Though it is clear that health differences exist between people with different socio-economic status and socio-demographic positions (e.g. well-educated people are generally more healthy), current research is fraught with problems of causality and selectivity. Aat Liefbroer (NIDI): “The causation mechanism suggests that people’s socio-economic and socio-demographic positions cause changes in health behaviours. Such changes may be triggered by changes in attitudes, by changing interactions with significant others, or by changes related to daily routines.
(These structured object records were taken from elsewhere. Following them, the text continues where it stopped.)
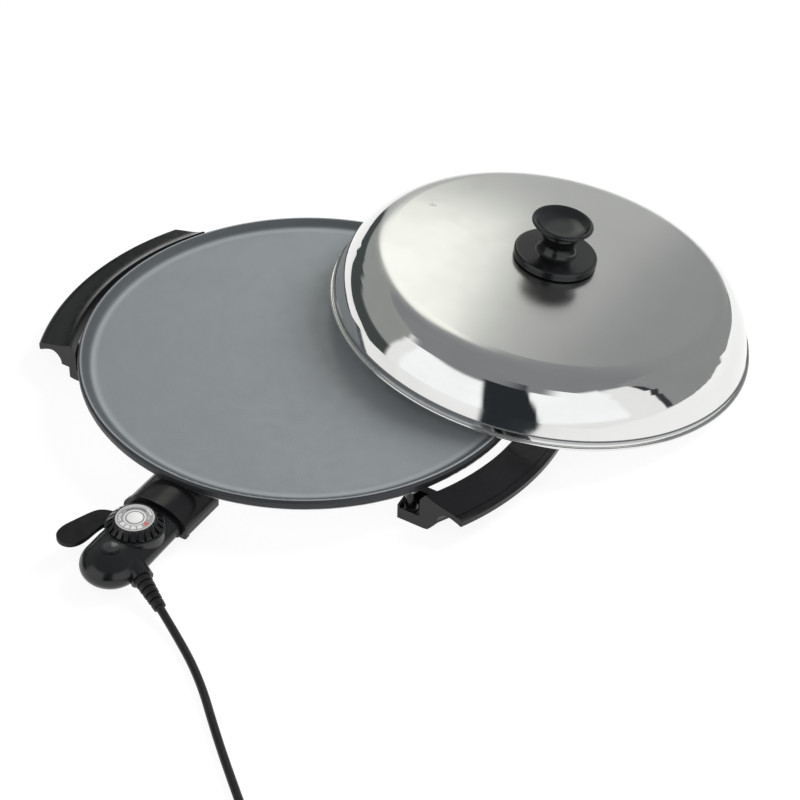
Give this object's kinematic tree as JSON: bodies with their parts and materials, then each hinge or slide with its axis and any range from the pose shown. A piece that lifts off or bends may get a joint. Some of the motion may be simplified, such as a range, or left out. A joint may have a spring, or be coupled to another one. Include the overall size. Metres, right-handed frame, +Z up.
{
  "type": "electric crepe maker",
  "caption": "Round electric cooking plate on moulded handles that double as feet, with a loose domed steel lid and a plug-in thermostat controller on a free cord.",
  "frame": {"origin": "middle of the cooking surface", "axes": "+Z up from the cooking surface, +X towards one handle, -Y towards the plug-in controller"},
  "size_m": [0.599, 0.9055, 0.1354],
  "materials": {
    "coated_plate": "dark grey non-stick coating over cast aluminium",
    "steel_bright": "bright stainless steel",
    "steel_plain": "plain steel",
    "handle_plastic": "satin black phenolic",
    "case_plastic": "black, soft gloss",
    "lever_plastic": "matt black",
    "dial_face_print": "silver grey with white marks",
    "cap_white": "white",
    "lens_dark": "smoked lens",
    "lamp_glass": "clear",
    "bead_white": "ceramic",
    "contact_brass": "plain",
    "cord_rubber": "satin black sheath",
    "tie_plastic": "satin"
  },
  "bodies": {
    "base": {"cooking_plate": "coated_plate", "heating_element": "steel_plain", "terminal_insulators": "bead_white", "terminal_pins": "contact_brass", "shroud_bracket": "steel_plain", "socket_shroud": "handle_plastic", "shroud_screws": "steel_plain", "earth_blade": "steel_plain", "handle_left": "handle_plastic", "handle_right": "handle_plastic", "handle_posts": "handle_plastic", "handle_washers": "steel_plain", "handle_screws": "steel_plain"},
    "lid": {"lid_dome": "steel_bright", "vent_eyelet": "steel_bright", "knob_guard": "case_plastic", "lid_knob": "case_plastic", "knob_washer": "steel_plain", "knob_screw": "steel_plain"},
    "controller": {"controller_top": "case_plastic", "controller_base": "case_plastic", "shell_screws": "steel_plain", "indicator_lens": "lens_dark", "neon_lamp": "lamp_glass", "probe_rod": "steel_bright", "terminal_block": "bead_white", "terminal_sockets": "contact_brass", "earth_clip": "contact_brass", "thermostat_frame": "steel_plain", "stack_spacers": "bead_white", "bimetal_blade": "steel_plain", "contact_blade": "contact_brass", "contact_points": "contact_brass", "lever_pin": "steel_plain", "lever_spring": "steel_plain", "cord_clamp": "steel_plain", "strain_relief": "cord_rubber", "cord": "cord_rubber", "cord_coil": "cord_rubber", "coil_tie": "tie_plastic", "cord_tail": "cord_rubber", "plug_body": "cord_rubber", "plug_pins": "contact_brass"},
    "dial": {"dial_knob": "case_plastic", "dial_face": "dial_face_print", "dial_cap": "cap_white", "dial_spindle": "steel_plain"},
    "lever": {"release_lever": "lever_plastic"}
  },
  "joints": [
    {"name": "lid_lift", "type": "slide", "parent": "base", "child": "lid", "axis": [0, 0, 1], "range_m": [0, 0.2]},
    {"name": "controller_unplug", "type": "slide", "parent": "base", "child": "controller", "axis": [0, -1, 0], "range_m": [0, 0.1]},
    {"name": "dial_turn", "type": "hinge", "parent": "controller", "child": "dial", "pos_m": [0, -0.2535, -0.005], "axis": [0, 0, 1], "range_deg": [-270, 0]},
    {"name": "lever_swing", "type": "hinge", "parent": "controller", "child": "lever", "pos_m": [-0.0175, -0.25, -0.0145], "axis": [0, 0, 1], "range_deg": [0, 6], "stiffness_Nm_per_rad": 0.02}
  ]
}
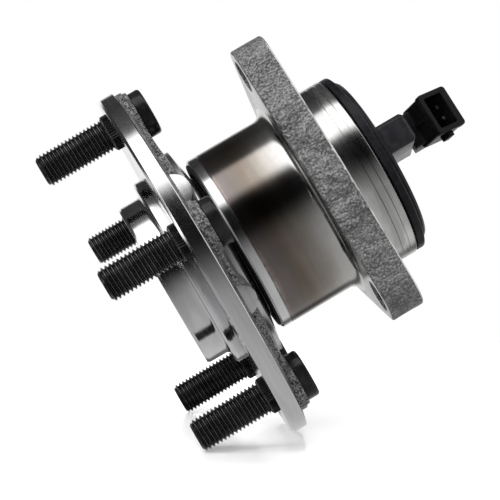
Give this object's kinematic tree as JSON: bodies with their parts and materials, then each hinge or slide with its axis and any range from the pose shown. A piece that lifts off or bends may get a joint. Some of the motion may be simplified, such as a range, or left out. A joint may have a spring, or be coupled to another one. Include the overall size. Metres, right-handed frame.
{
  "type": "wheel hub bearing",
  "caption": "Flanged wheel hub turning in a double-row ball bearing with a lobed mounting plate, press-in wheel studs, a closed rear cap and a wheel speed sensor with a plug socket.",
  "frame": {"origin": "on the spin axis, at the face of the flange that the brake rotor and the wheel are clamped to", "axes": "+Z along the spin axis from the wheel side to the vehicle side; +X towards the side of the mounting plate between two ears that the connector leans to, and towards one wheel stud at rest; +Y completes the right-handed frame"},
  "size_m": [0.138, 0.138, 0.1378],
  "materials": {
    "hub_steel": "polished turned faces, rough forged back",
    "stud_black": "black oxide",
    "stainless_steel": "pressed, satin",
    "bearing_steel": "ground",
    "magnet_rubber": "matte",
    "ring_steel": "turned body, rough forged plate edge",
    "ball_steel": "polished",
    "cage_plastic": "moulded, natural",
    "seal_steel": "pressed",
    "seal_rubber": "matte",
    "cap_plastic": "moulded, satin black",
    "holder_plastic": "moulded, satin dark grey",
    "chip_resin": "moulded resin",
    "terminal_brass": "tinned",
    "connector_plastic": "moulded, fine matte black"
  },
  "bodies": {
    "outer": {"outer_ring": "ring_steel", "front_seal_case": "seal_steel", "front_seal_lip": "seal_rubber", "rear_cap": "cap_plastic", "cap_sleeve": "stainless_steel", "cap_oring": "seal_rubber", "sensor_holder": "holder_plastic", "sensor_chip": "chip_resin", "terminal_1": "terminal_brass", "terminal_2": "terminal_brass", "connector_shell": "connector_plastic"},
    "hub": {"hub_flange": "hub_steel", "wheel_stud_1": "stud_black", "wheel_stud_2": "stud_black", "wheel_stud_3": "stud_black", "wheel_stud_4": "stud_black", "wheel_stud_5": "stud_black", "seal_slinger": "stainless_steel", "inner_ring": "bearing_steel", "encoder_carrier": "stainless_steel", "encoder_magnet": "magnet_rubber"},
    "front_ball_set": {"front_balls": "ball_steel", "front_cage": "cage_plastic"},
    "rear_ball_set": {"rear_balls": "ball_steel", "rear_cage": "cage_plastic"}
  },
  "joints": [
    {"name": "hub_spin", "type": "hinge", "parent": "outer", "child": "hub", "pos_m": [0, 0, 0.04275], "axis": [0, 0, 1], "continuous": true},
    {"name": "front_cage_spin", "type": "hinge", "parent": "outer", "child": "front_ball_set", "pos_m": [0, 0, 0.0285], "axis": [0, 0, 1], "continuous": true},
    {"name": "rear_cage_spin", "type": "hinge", "parent": "outer", "child": "rear_ball_set", "pos_m": [0, 0, 0.057], "axis": [0, 0, 1], "continuous": true}
  ],
  "couplings": [
    {"joint": "front_cage_spin", "follows": "hub_spin", "ratio": 0.4101},
    {"joint": "rear_cage_spin", "follows": "hub_spin", "ratio": 0.4101}
  ]
}
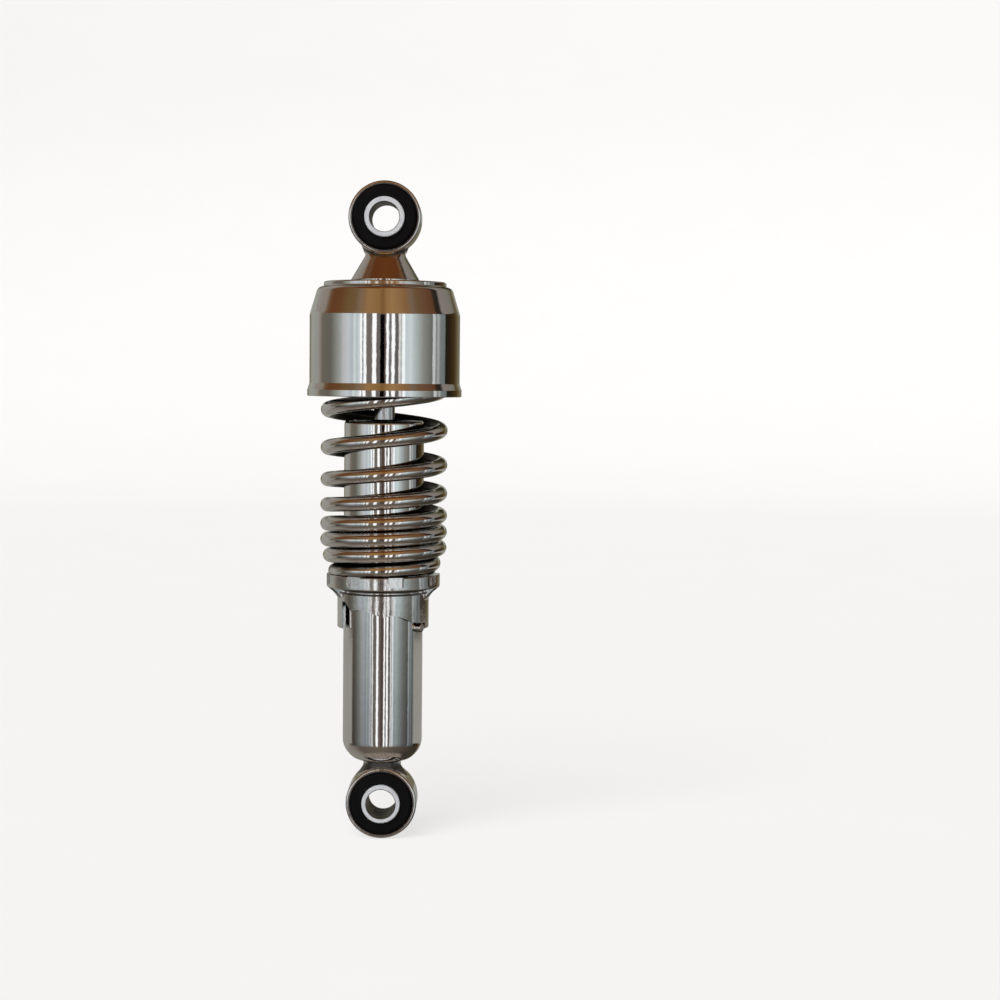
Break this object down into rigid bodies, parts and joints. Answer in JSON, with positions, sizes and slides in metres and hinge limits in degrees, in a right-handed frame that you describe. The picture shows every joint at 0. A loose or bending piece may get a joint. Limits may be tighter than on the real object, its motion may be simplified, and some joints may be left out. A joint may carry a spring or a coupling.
{
  "type": "rear shock absorber",
  "caption": "Coil-over rear shock absorber: twin-tube damper, progressive spring, cup-shaped upper cover, stepped preload collar and rubber-bushed eyes.",
  "frame": {"origin": "centre of the lower eye's bore, halfway along it", "axes": "+Z along the damper from the lower eye to the upper eye; both eyes are bored along Y; -Y is the front"},
  "size_m": [0.0738, 0.0738, 0.3142],
  "materials": {
    "chrome": "bright decorative chrome plate",
    "hard_chrome": "ground and hard chromed",
    "bush_rubber": "moulded, matt",
    "sleeve_steel": "turned and zinc plated",
    "seal_rubber": "moulded, matt",
    "zinc_steel": "zinc plated",
    "plain_steel": "drawn tube, oiled",
    "sintered_iron": "sintered, machined",
    "bearing_bronze": "plain bearing",
    "ring_plastic": "filled plastic ring"
  },
  "bodies": {
    "lower_pivot": {"lower_eye_sleeve": "sleeve_steel"},
    "damper_body": {"body_tube": "chrome", "lower_eye": "chrome", "lower_eye_bush": "bush_rubber", "cam_lugs": "chrome", "inner_cylinder": "plain_steel", "foot_valve_body": "sintered_iron", "foot_valve_disc": "zinc_steel", "foot_valve_rivet": "zinc_steel", "rod_guide": "sintered_iron", "rod_guide_bush": "bearing_bronze", "guide_o_ring": "seal_rubber", "oil_seal": "seal_rubber", "seal_retainer": "zinc_steel", "dust_seal": "seal_rubber"},
    "cover_group": {"spring_cover": "chrome", "upper_spring_seat": "zinc_steel"},
    "rod_and_eye": {"upper_eye": "chrome", "upper_eye_bush": "bush_rubber", "rod_lock_nut": "zinc_steel", "bump_stop": "seal_rubber", "damper_rod": "hard_chrome", "rebound_stop": "zinc_steel", "piston_washer": "zinc_steel", "piston_valve_disc": "zinc_steel", "piston": "sintered_iron", "piston_ring": "ring_plastic", "piston_nut": "zinc_steel"},
    "upper_pivot": {"upper_eye_sleeve": "sleeve_steel"},
    "spring": {"coil_spring": "chrome"},
    "collar": {"cam_collar": "chrome"}
  },
  "joints": [
    {"name": "lower_bush_twist", "type": "hinge", "parent": "lower_pivot", "child": "damper_body", "pos_m": [0, 0, 0], "axis": [0, 1, 0], "range_deg": [-12, 12], "stiffness_Nm_per_rad": 40},
    {"name": "compression", "type": "slide", "parent": "damper_body", "child": "cover_group", "axis": [0, 0, 1], "range_m": [-0.04, 0], "stiffness_N_per_m": 20000, "springref_m": 0.01, "deforming": ["coil_spring"]},
    {"name": "eye_swivel", "type": "hinge", "parent": "cover_group", "child": "rod_and_eye", "pos_m": [0, 0, 0.2497], "axis": [0, 0, 1], "continuous": true},
    {"name": "upper_bush_twist", "type": "hinge", "parent": "rod_and_eye", "child": "upper_pivot", "pos_m": [0, 0, 0.28], "axis": [0, 1, 0], "range_deg": [-12, 12], "stiffness_Nm_per_rad": 40},
    {"name": "preload_lift", "type": "slide", "parent": "damper_body", "child": "spring", "axis": [0, 0, 1], "range_m": [-0.0062, 0]},
    {"name": "preload_turn", "type": "hinge", "parent": "spring", "child": "collar", "pos_m": [0, 0, 0.1], "axis": [0, 0, 1], "range_deg": [0, 112.5]}
  ],
  "couplings": [
    {"joint": "preload_lift", "follows": "preload_turn", "m_per_rad": -0.0031513}
  ]
}
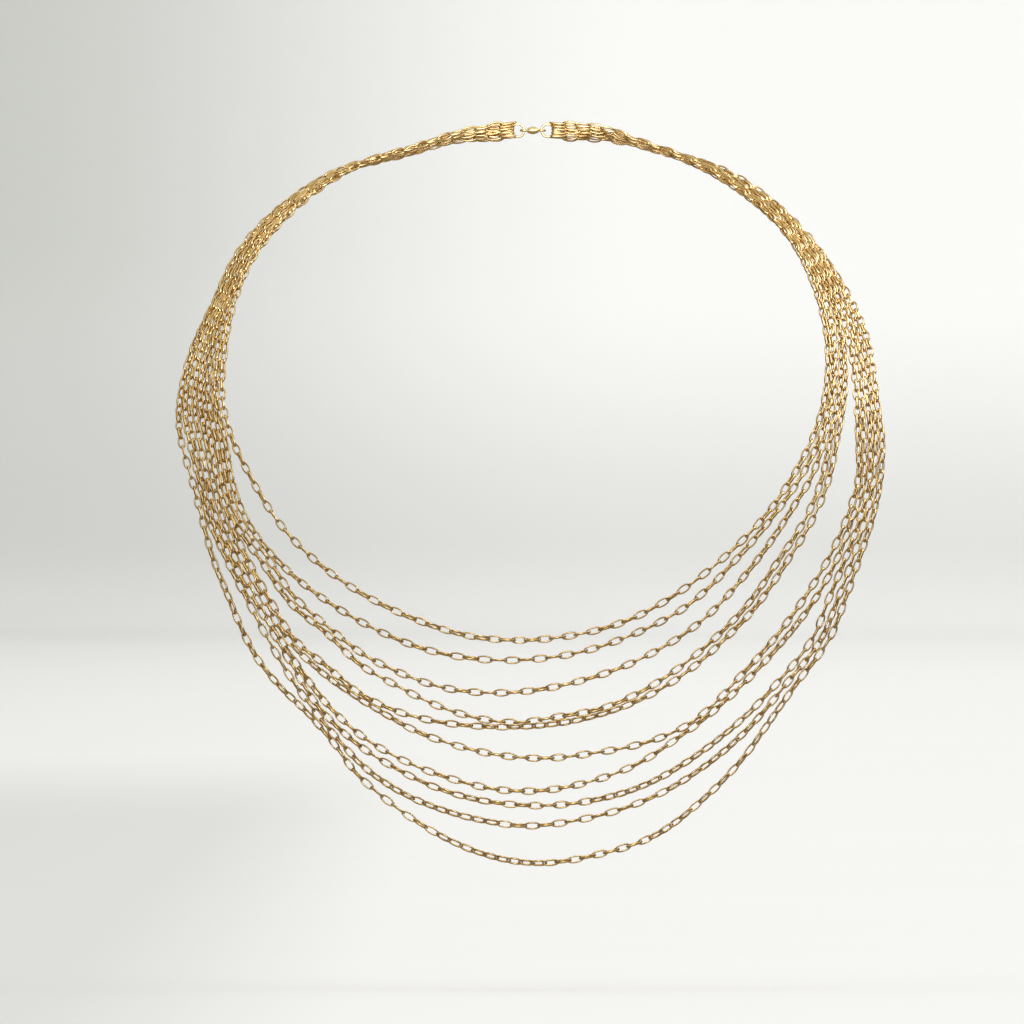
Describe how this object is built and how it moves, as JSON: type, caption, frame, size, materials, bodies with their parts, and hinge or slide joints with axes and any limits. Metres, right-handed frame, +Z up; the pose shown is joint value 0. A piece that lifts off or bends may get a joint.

The selection mechanism suggests that health differences result from differences in behaviours that already existed prior to the ‘sorting’ of people into socio-economic and socio-demographic positions.”

With the grant, NIDI, UMCG and NIAS will disentangle this causation-selection conundrum by applying a life-course perspective. In a longitudinal design, the impact of life-course transitions on health behaviours is studied (leaving home, graduating, having children, retirement), alongside the role of more stable socio-economic characteristics. The project pays particular attention to the influence of gender, and the influence of partners on the relations between socio-economic status, life-course transitions and health behaviours.

The grant is awarded to this project because of its scientific innovativeness, and its strong societal implications. Whether selection or causation is the main factor behind health differences has major implications for designing effective health policies.

At NIAS, the grant allows for a research fund fellowship for a renowned international scholar in the field of life-course transitions in 2020/21, and an international conference.

Research Fund KNAW Institutes

The Royal Netherlands Academy of Arts and Sciences aims to strengthen ties between its institutes and their research domains. Therefore it has set up the “Onderzoeksfonds KNAW-instituten” (Research Fund KNAW-institutes), which annually awards a total sum of 1.5 million euro to support KNAW-institutes wishing to collaborate on a research project together.